The entire novel is actually driven by AC’s obsession with finding their friend ‘The Shaman’, who he believes has disappeared all too suspiciously. The guy is a nefarious character as it goes. If he had gone missing at any other time, his friends would not have batted an eyelid, but in the heightened state of post-9/11 paranoia this obsession seems symptomatic of what they are all feeling; propelling them ultimately to their rather unpleasant fate at the hands of the American secret service.

Jimbo, AC & Chuck, party-hardys, creatives and intellectuals find themselves in the wrong place at the wrong time. The scenes that are written of Chuck’s experience when incarcerated do seem ever so slightly derivative. The fact is that, by now, we have seen a lot, heard a lot and read a lot of 9/11 literature. However, H.M. Naqvi is by no means trying to exploit the issue, which is why even this crucial event in the novel is handled deftly. There is no agonising over long and painful accounts of the torture and terrible treatment of the lads at the hands of the Americans. H.M. knows how to balance a novel with finesse. The Americans do let Chuck go. This is not entirely unrealistic. There would have been no achievement for H.M. in beating the same drum. Yes, we have heard the stories of people we know mysteriously picked up and held indefinitely, and of course, there is Guantanamo Bay, but more often than not the people we know have been let off. As for the other two, let’s just say that in true desi fashion, they are eventually let off not because of who they are, but who they know…
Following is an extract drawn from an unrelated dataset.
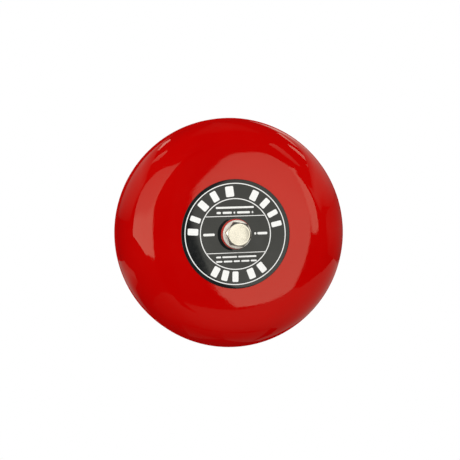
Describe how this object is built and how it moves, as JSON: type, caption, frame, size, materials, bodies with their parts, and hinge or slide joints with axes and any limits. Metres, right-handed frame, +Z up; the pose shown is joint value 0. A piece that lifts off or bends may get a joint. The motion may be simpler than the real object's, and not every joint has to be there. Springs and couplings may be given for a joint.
{
  "type": "fire alarm bell",
  "caption": "Wall-mounted fire alarm bell: a glossy red pressed gong with a black centre label, held by one hexagon bolt over a round housing with a motor-driven striker.",
  "frame": {"origin": "centre of the mounting plate's wall face, on the gong's axis", "axes": "+Y points into the wall, the gong faces -Y, +Z is up, +X is to the right seen from the front"},
  "size_m": [0.15, 0.0606, 0.15],
  "materials": {
    "red_enamel": "high-gloss red enamel on pressed steel",
    "label_black": "glossy black print on aluminium sheet",
    "nickel": "bright nickel plate",
    "zinc": "zinc plate",
    "motor_steel": "plain steel",
    "spring_steel": "spring steel wire",
    "brass": "machined",
    "housing_black": "black paint on die-cast aluminium",
    "black_plastic": "moulded nylon",
    "rubber": "moulded rubber",
    "terminal_cream": "moulded thermoset",
    "board_green": "solder-masked board",
    "capacitor_sleeve": "shrink sleeve",
    "suppressor_blue": "epoxy dipped",
    "lead_red": "PVC insulation",
    "lead_black": "PVC insulation"
  },
  "bodies": {
    "housing": {"gong_seat": "rubber", "thread_insert": "brass", "base_housing": "housing_black", "rear_gasket": "rubber", "mounting_plate": "zinc", "plate_grommet": "rubber", "base_screw_1": "zinc", "base_screw_2": "zinc", "base_screw_3": "zinc", "cover_gasket": "rubber", "mechanism_cover": "housing_black", "cover_screw_1": "zinc", "cover_screw_2": "zinc", "cover_screw_3": "zinc", "motor_can": "motor_steel", "motor_end_cap": "black_plastic", "motor_tag_1": "brass", "motor_tag_2": "brass", "motor_clamp": "zinc", "clamp_screw_1": "zinc", "clamp_screw_2": "zinc", "return_spring": "spring_steel", "guide_bush": "brass", "stop_ring": "rubber", "terminal_block": "terminal_cream", "terminal_plate_1": "brass", "terminal_plate_2": "brass", "terminal_plate_3": "brass", "terminal_plate_4": "brass", "terminal_screw_1": "zinc", "terminal_screw_2": "zinc", "terminal_screw_3": "zinc", "terminal_screw_4": "zinc", "circuit_board": "board_green", "capacitor": "capacitor_sleeve", "diode": "black_plastic", "suppressor": "suppressor_blue", "board_screw_1": "zinc", "board_screw_2": "zinc", "lead_red": "lead_red", "lead_black": "lead_black", "lead_link": "lead_red"},
    "rotor": {"motor_shaft": "motor_steel", "crank_disc": "brass", "crank_pin": "motor_steel", "roller": "nickel", "roller_clip": "motor_steel"},
    "striker": {"striker_rod": "nickel", "spring_collar": "zinc", "hammer_head": "black_plastic"},
    "gong": {"gong": "red_enamel", "label_plate": "label_black"},
    "washers": {"flat_washer": "nickel", "spring_washer": "nickel"},
    "bolt": {"gong_bolt": "nickel"}
  },
  "joints": [
    {"name": "rotor_spin", "type": "hinge", "parent": "housing", "child": "rotor", "pos_m": [0, -0.026, -0.0233], "axis": [0, -1, 0], "continuous": true},
    {"name": "striker_slide", "type": "slide", "parent": "housing", "child": "striker", "axis": [0, 0, -1], "range_m": [0, 0.003], "stiffness_N_per_m": 120, "springref_m": -0.004, "deforming": ["return_spring"]},
    {"name": "gong_removal", "type": "slide", "parent": "housing", "child": "gong", "axis": [0, -1, 0], "range_m": [0, 0.065]},
    {"name": "bolt_rise", "type": "slide", "parent": "gong", "child": "washers", "axis": [0, -1, 0], "range_m": [0, 0.0015]},
    {"name": "bolt_turn", "type": "hinge", "parent": "washers", "child": "bolt", "pos_m": [0, -0.054, 0], "axis": [0, -1, 0], "range_deg": [0, 360]}
  ],
  "couplings": [
    {"joint": "bolt_turn", "follows": "bolt_rise", "rad_per_m": 4188.8}
  ]
}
What emerges from this novel is the story of families and strong connections; which reminds us that what really keeps the Pakistani and Indian culture and society going are these ties that bind – not religion.

With language fresh, H.M. Naqvi has sculpted a novel that indicates new avenues for South Asian Literature in English. Taking a subject that is weighty with a hand that is light, he has presented us with the 9/11 book that we have all been waiting for – not a second too late.